RECORDED INFORMATION
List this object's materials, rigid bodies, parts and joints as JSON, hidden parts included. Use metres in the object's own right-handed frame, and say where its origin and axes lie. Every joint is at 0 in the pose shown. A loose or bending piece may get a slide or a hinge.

==

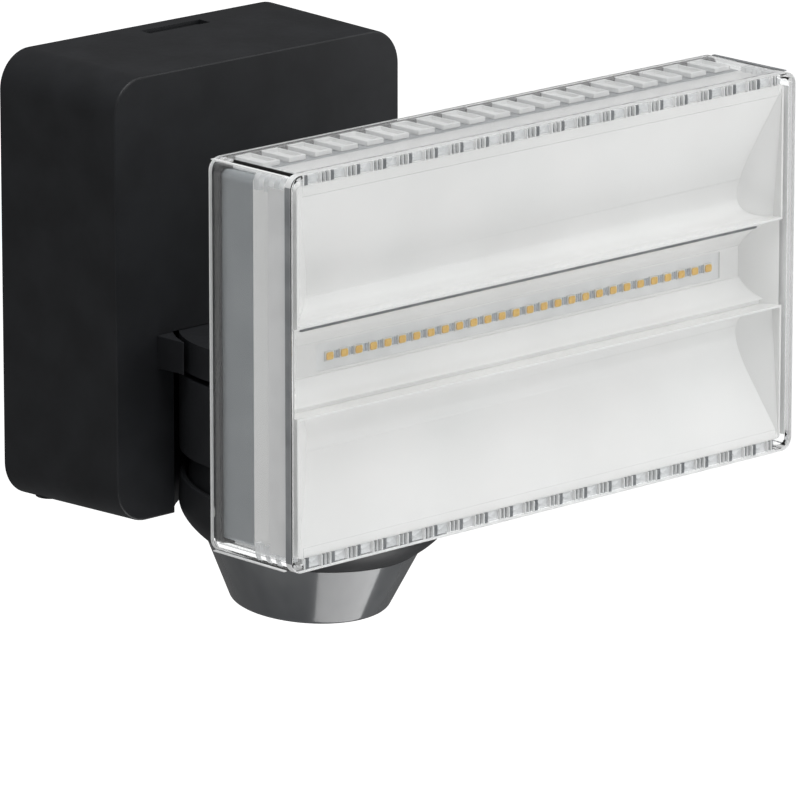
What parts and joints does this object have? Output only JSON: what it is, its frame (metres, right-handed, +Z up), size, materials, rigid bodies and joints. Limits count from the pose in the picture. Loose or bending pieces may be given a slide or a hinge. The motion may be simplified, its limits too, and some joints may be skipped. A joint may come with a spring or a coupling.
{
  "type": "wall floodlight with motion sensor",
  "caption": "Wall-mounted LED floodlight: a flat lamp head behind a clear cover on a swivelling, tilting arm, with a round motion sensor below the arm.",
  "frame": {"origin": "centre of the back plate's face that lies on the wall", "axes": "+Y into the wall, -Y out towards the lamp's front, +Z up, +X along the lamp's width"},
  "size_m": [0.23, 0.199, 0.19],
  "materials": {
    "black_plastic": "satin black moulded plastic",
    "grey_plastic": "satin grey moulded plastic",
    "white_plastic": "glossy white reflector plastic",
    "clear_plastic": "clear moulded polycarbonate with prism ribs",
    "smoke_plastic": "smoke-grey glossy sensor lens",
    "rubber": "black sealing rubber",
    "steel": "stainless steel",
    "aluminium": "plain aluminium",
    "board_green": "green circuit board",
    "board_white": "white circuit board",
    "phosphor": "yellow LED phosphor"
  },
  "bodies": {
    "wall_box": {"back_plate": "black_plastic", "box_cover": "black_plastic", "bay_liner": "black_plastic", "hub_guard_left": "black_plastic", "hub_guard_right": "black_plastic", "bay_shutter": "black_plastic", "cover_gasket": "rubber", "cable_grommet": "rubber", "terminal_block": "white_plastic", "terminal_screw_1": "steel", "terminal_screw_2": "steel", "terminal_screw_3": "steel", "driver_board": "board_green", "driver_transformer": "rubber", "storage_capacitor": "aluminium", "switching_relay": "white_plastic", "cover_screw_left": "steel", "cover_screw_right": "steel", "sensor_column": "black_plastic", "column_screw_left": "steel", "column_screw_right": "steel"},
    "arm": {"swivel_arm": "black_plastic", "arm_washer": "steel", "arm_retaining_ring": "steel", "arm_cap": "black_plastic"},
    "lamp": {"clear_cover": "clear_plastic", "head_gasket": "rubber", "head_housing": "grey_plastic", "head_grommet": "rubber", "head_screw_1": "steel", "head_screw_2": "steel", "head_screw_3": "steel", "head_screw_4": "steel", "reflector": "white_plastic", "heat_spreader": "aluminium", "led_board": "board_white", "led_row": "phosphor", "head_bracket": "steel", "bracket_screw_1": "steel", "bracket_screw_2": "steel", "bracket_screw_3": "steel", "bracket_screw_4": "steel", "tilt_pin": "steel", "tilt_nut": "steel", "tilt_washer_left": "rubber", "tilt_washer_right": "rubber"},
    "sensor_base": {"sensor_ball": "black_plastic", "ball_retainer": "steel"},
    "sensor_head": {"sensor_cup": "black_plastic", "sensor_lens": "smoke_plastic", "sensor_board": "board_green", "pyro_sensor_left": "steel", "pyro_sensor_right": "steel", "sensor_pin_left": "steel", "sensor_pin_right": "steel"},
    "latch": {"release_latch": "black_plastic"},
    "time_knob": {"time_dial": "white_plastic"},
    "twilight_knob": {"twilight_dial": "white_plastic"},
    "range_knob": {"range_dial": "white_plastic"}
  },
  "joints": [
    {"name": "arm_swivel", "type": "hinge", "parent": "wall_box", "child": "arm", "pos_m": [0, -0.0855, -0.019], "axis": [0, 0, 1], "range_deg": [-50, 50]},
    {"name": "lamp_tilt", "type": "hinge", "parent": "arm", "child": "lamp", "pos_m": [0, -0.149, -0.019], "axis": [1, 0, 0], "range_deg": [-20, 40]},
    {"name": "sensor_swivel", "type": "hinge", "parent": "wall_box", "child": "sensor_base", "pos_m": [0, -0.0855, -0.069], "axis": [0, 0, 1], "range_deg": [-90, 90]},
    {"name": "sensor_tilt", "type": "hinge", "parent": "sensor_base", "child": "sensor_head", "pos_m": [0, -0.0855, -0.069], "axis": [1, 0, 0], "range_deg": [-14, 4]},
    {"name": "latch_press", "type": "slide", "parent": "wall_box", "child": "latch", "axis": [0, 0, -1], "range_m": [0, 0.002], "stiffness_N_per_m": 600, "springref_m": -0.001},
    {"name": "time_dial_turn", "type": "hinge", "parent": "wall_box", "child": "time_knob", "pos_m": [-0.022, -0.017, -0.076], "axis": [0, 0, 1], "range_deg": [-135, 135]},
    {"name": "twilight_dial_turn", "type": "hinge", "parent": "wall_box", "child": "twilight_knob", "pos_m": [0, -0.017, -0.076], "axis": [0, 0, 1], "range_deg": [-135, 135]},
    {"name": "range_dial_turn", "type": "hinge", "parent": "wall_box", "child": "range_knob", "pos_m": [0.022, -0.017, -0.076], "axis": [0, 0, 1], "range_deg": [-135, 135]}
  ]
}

PROBLEM
Pick out the lines above containing the word "metres", then copy them.

FINAL RESULT
List this object's materials, rigid bodies, parts and joints as JSON, hidden parts included. Use metres in the object's own right-handed frame, and say where its origin and axes lie. Every joint is at 0 in the pose shown. A loose or bending piece may get a slide or a hinge.
What parts and joints does this object have? Output only JSON: what it is, its frame (metres, right-handed, +Z up), size, materials, rigid bodies and joints. Limits count from the pose in the picture. Loose or bending pieces may be given a slide or a hinge. The motion may be simplified, its limits too, and some joints may be skipped. A joint may come with a spring or a coupling.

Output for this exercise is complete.